Er habe den Eindruck gewonnen, dass die drei Neonazis nach ihrem Untertauchen im Februar 1998 in Jena zunächst auf einen großen Unterstützerkreis zurückgreifen konnten. Später hätten sie sich aber immer weiter abgeschottet. Grund dafür seien vermutlich die schweren Verbrechen gewesen, die sie seit 2000 begangen hatten. Als Beispiel für die zunehmende Abschottung des Trios führte Heimann an, dass Mundlos am Ende keinen gültigen Personalausweis mehr besaß, da sich offenbar kein Unterstützer dafür gefunden hatte. Heimann äußerte sein Bedauern darüber, dass man bis heute nicht wisse, nach welchen Kriterien der NSU die Tatorte und Opfer ausgesucht habe. Nach der Enttarnung des Trios hätten er selbst und seine Kollegen im BKA permanent über diese Fragen diskutiert und nachgedacht, "bis in die Mittagspause hinein und nachts unter der Dusche auch noch". Doch alle Ermittlungen und Überlegungen dazu hätten nicht zum Ziel geführt.

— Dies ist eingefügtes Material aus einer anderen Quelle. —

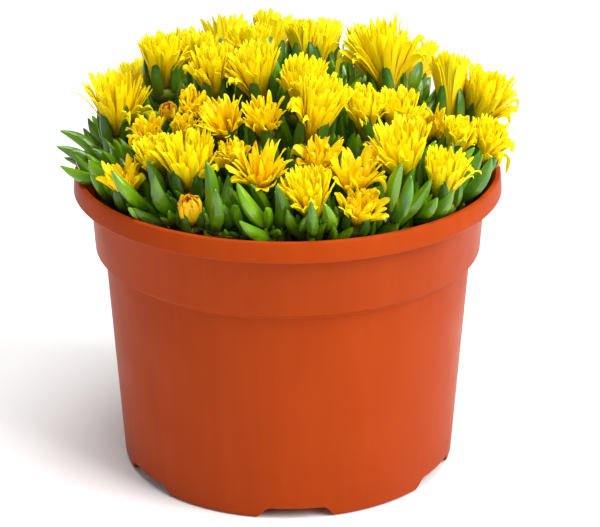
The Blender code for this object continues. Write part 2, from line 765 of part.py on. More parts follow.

Unvollständige Nummern Gegenüber einem weiteren Zeugen des BKA, Kriminaloberkommissar Sascha Allendorf, kritisierte der Ausschussvorsitzende Clemens Binninger (CDU) die Ermittlungen zum Mobiltelefon Zschäpes. Binninger sagte, er hätte es für erforderlich gehalten, auch die Inhaber jener Telefonnummern zu ermitteln, die der Polizei von den Anbietern nur unvollständig übermittelt worden waren. Allendorf, der im BKA mit der Auswertung von Zschäpes Mobiltelefon-Daten befasst war, wies die Kritik zurück. Zur Überprüfung der über Zschäpes Handy geführten Telefongespräche wurden in den Wochen nach dem 4. November 2011 die jeweiligen Provider kontaktiert. Allendorf wies darauf hin, dass es damals keine gesetzliche Grundlage für eine Vorratsdatenspeicherung gab und die Verbindungsdaten von den Anbietern daher auf unterschiedliche Weise gespeichert worden waren. In 42 Fällen wurden der Polizei nur Nummern übermittelt, bei denen die letzten drei Stellen durch "x" ersetzt waren. Laut Allendorf wäre der Aufwand zu groß gewesen, die Inhaber dieser Nummern zu ermitteln, da man im Extremfall fast 42.000 Nummern hätte überprüfen müssen. Allein die Überprüfung der 412 Nummern, die der Polizei vollständig vorlagen, habe sechs Monate benötigt. Binninger ließ das nicht gelten, zumal einige der unvollständigen Nummern als Behördenanschlüsse erkennbar gewesen seien und gleich hätten aussortiert werden können. Die übrigen hätte das BKA zumindest darauf überprüfen lassen sollen, ob polizeibekannte Rechtsextremisten zu den Inhabern gehörten.

Als letzte Zeugin sagte Kriminaloberkommissarin Janett Arnhold aus, die bei den Ermittlungen die zahlreichen Zeitungsausschnitte zu den NSU-Verbrechen auswertete, die in dem Brandschutt gefunden worden waren. Darauf seien zahlreiche Fingerabdrücke von Zschäpe zu finden gewesen, berichtete Arnhold.